The thought of piling them all in one place, touching them one-by-one, and discarding what would certainly amount to hundreds, was painfully overwhelming. Plus, I loved them.

But that’s where the KonMari method forced me to get real with myself. Because, if I’m being honest, I didn’t love each and every one of my 1,127 books. What I loved, rather, was owning them. I loved what I imagined guests thought of me upon seeing all of the books. In a way that somehow expressed both shameful pretension and painful insecurity, I loved what I imagined piles of 1,127 books said about me: I’m intelligent; I’m well-read; I can converse eloquently on a multitude of subjects (but, like, seriously don’t ask me to); I’ve been to Morocco; I’m a feminist; I’ve watched a lot of Gilmore Girls; I can grow my own vegetables; I went through that random astrology phase when I turned 29; maybe one day I’ll give birth in a tub of water in my living room; maybe one day I’ll change the world.

But that’s where the KonMari method forced me to get real with myself. Because, if I’m being honest, I didn’t love each and every one of my 1,127 books.

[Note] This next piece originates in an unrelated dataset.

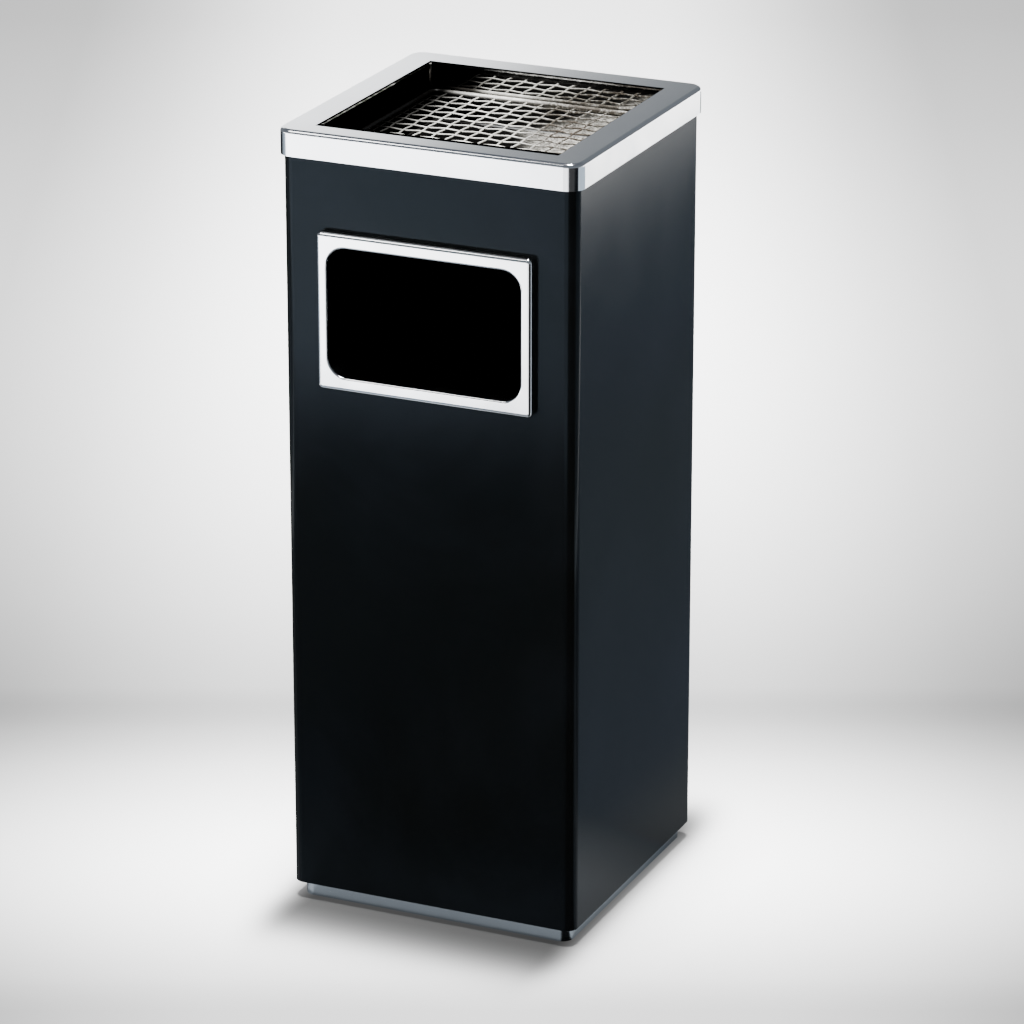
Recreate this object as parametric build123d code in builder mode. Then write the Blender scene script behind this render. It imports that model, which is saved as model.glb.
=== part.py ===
from build123d import *

import os
from math import atan2, cos, degrees, hypot, sin, sqrt

os.makedirs("parts", exist_ok=True)

# Driving sizes, in millimetres. The floor is z = 0, the front faces -Y.
overall_width = 240.0  # across the top rim
overall_height = 610.0  # floor to the rim's top face
rim_overhang = 3.0  # how far the rim stands out past the body
body_corner = 9.0  # outer radius of the body's upright folds
sheet = 1.0  # gauge of the folded steel sheets
base_height = 13.0  # floor to the body's lower edge
shell_flange = 8.0  # width of the body's turned-in upper edge

rim_skirt = 20.0  # height of the rim's outer skirt
rim_flange = 24.0  # width of the rim's top face on each side
rim_corner = 12.0
rim_bend = 3.0  # bend between the top face and the skirt
rim_lip = 5.0  # depth of the lip that turns down round the opening
opening_corner = 1.5

pan_corner = 3.0
pan_ledge = 8.0  # step in the pan's wall that carries the grid
pan_basin_corner = 6.0
pan_basin_bend = 4.0
pan_depth = 45.0  # rim's top face down to the pan's floor

grid_drop = 22.2  # rim's top face down to the grid's middle
border_radius = 2.0
border_inset = 5.0  # pan's wall to the middle of a border rod
border_corner = 6.0
wire_radius = 0.7
wire_pitch = 13.3

surround_side = 8.3  # width of the surround's face beside the opening
surround_band = 10.5  # and over and under it
surround_proud = 8.0  # how far the surround stands out of the body
surround_corner = 3.5
surround_bend = 3.0
surround_drop = 132.5  # rim's top face down to the middle of the front opening
mouth_width = 154.4
mouth_height = 99.0
mouth_corner = 15.0
mouth_bend = 1.5
mouth_return = 8.0  # how far the opening's turned edge runs inside the body
tab_length = 16.0
tab_reach = 6.0

plinth_setback = 6.0
plinth_corner = 9.0
plinth_gauge = 1.2  # of the plinth and of the base plate over it
plate_edge = 12.0  # height of the base plate's turned-up edge
plinth_flange = 13.0
plinth_lift = 1.0  # the band stops just above the floor, clear of wet ground

foot_radius = 12.0
foot_inset = 32.0  # from the body's side to a foot's middle
screw_radius = 2.5
screw_head_radius = 4.8
screw_head_height = 2.8
nut_across_flats = 8.0
nut_height = 4.0

liner_side_gap = 18.0  # between the liner and the body's inner face
liner_corner = 12.0
liner_top_gap = 16.0  # front opening down to the liner's upper edge
liner_skirt = 9.0  # the liner's floor is raised by this over its lower edge
liner_wire_radius = 2.4
bail_radius = 2.0
bail_stand = 8.0  # liner's wall to the middle of an arm
bail_overhang = 2.6  # the crossbar lies this far outside the rim wire's middle
bail_corner = 14.0
bail_hook = 2.9
pivot_drop = 16.0  # liner's upper edge down to the bail's pivots
ear_gauge = 1.5
ear_width = 20.0
ear_stand = 3.3  # liner's wall to the inner face of an ear's raised part
ear_foot = 18.0  # height of the riveted part of an ear
rivet_radius = 1.6
rivet_head_radius = 3.2
rivet_head_height = 1.2
rivet_tail_radius = 2.3

seam_gap = 0.6
seam_strip_width = 24.0
seam_strip_margin = 2.0  # short of the base plate's edge and of the upper flange

# Clearances
rest_gap = 0.3  # under each piece that lifts off
fit_gap = 0.5  # beside each piece that drops in
weld_gap = 0.1  # round each piece that is spot welded inside another
hole_gap = 0.05  # round each rivet, screw and pivot

# Heights and widths that follow from them
body_width = overall_width - 2 * rim_overhang
flange_top = overall_height - sheet
shell_top = flange_top - sheet - rest_gap
body_inside = body_width - 2 * sheet
shell_mouth = body_width - 2 * shell_flange
opening_width = overall_width - 2 * rim_flange
pan_inside = opening_width + 2 * (sheet + fit_gap)
basin_inside = pan_inside - 2 * pan_ledge
pan_flange_width = overall_width - 2 * rim_bend
pan_floor = overall_height - pan_depth
grid_height = overall_height - grid_drop
ledge_top = grid_height - border_radius - rest_gap
border_width = pan_inside - 2 * border_inset
wires_each_way = 2 * int((border_width / 2 - border_radius - 3 * wire_radius) / wire_pitch) + 1
surround_width = mouth_width + 2 * surround_side
surround_height = mouth_height + 2 * surround_band
surround_middle = overall_height - surround_drop
base_top = base_height + plinth_gauge
liner_width = body_inside - 2 * liner_side_gap
liner_top = surround_middle - mouth_height / 2 - liner_top_gap
liner_bottom = base_top + rest_gap
liner_floor_top = liner_bottom + liner_skirt + sheet
pivot_height = liner_top - pivot_drop
plinth_width = body_width - 2 * plinth_setback
foot_place = body_width / 2 - foot_inset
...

But these books said practically nothing about my own particular thoughts and values as a 30-year-old woman. Instead, they allowed me to cling to the various young women I had tried to be over the last decade-plus of my life. They allowed me to ignore the fact that I had not, at 30-years-old, become the exact woman that the girl who bought all those books thought she would become.

Suddenly, the only thing my excessive book ownership sparked was the realization that maybe I was being kind of a bookwormy asshole.

I knew there was no way I was going to be able to whittle my collection down to anything close to 30 books (even though, again, that’s not what Kondo suggested in the first place.) But I started with the humble goal of discarding 30 percent. (That’s 339 books, for anyone who’s keeping track.) And it wasn’t easy. When it really came down to it, I wasn’t letting go of books — I was letting go of what I thought those books would mean to me in my life, and didn’t; letting go of the woman I'd imagined would have use for those books, a woman who I did not become.

Suddenly, the only thing my excessive book ownership sparked was the realization that maybe I was being kind of a bookwormy asshole.

I kept Harry Potter. I discarded Paulo Freire’s Pedagogy of the Oppressed. I kept three different editions of Pride and Prejudice and discarded 11 books about politics in the Middle East. I let go of nearly every single book I purchased while pursuing a degree that, admittedly, I’m not really using. I held on to The Guernsey Literary and Potato Peel Pie Society. I let go of Walden. I kept a lot of essay collections about imperfect mothering and discarded a lot of books about how to be a better mother. I no longer have any Proust, F. Scott Fitzgerald, or Flannery O’Connor. I have a concerning number of books about cults. If I ever go to Argentina or South Korea, I’ll be doing it without the guide books. If you ever come over to my house for dinner, you're going to have to suffer awkward conversation with someone who is learning not to hide behind piles of books.

It hurt to say goodbye to those books. It hurt even more to say goodbye to the person I once thought would be reading them. But in doing so, I created the space necessary to honor not only who I am in this moment, but whoever it is I’m going to be — and what I'm going to read — in the future.